Arrived at Dien Bien Phu at 8 pm. It was already dark and we just checked in at our hotel and crashed. I treated myself with a sauna and massage at the next door parlor. Since we were really tired, we kinda rushed the next day through all the sightseeing spots in dien bien phu. Back on the bike heading towards son la. The road was pretty easy and there was almost no traffic. The only problem we encountered was Adrian’s motorbike broke down. The children from the village surrounded us as we stood aimlessly on the road. They pointed us to a xe may (mechanic). The chain (or whatever it’s called) of the bike just burnt. Lucky that Mr Viet gave me a spare one. All the kids are still standing around us and looking how the mechanic does his magic. After the first attempt it still didn’t work. It almost took him 2 hours to repair that thing! Arrived in Son La at night and immediately crashed to bed again.

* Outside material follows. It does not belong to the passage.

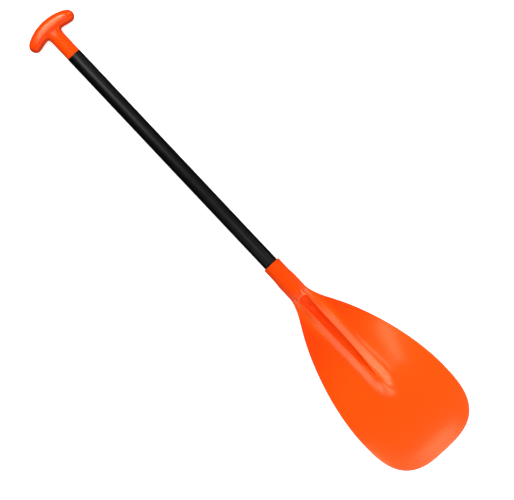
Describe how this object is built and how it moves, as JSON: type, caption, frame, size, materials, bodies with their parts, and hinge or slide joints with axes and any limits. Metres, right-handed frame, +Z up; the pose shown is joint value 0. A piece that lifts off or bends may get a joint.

The next day we visited the french prison in Son La. But besides that, there is not much to do there. Almost getting tired of the trip, we drove to our last destination to Mai Chau. The last part from Mai Chau to Hanoi was kinda hard. The traffic started to get worse and the roads bumpier. Also, Adrians motorbike broke down again! The same problem like last time. The next mechanic was nearby and he fixed it in an hour. To get to Mr Viet’s motorbike shop, we had to drive through the whole town. It was saturday and 5 pm. There were tons of motorbikes and cars on the street. We definitely aren’t used to drive in such a busy street. We happily dropped our bikes off and told ourselves that we won’t drive a motorbike for a while.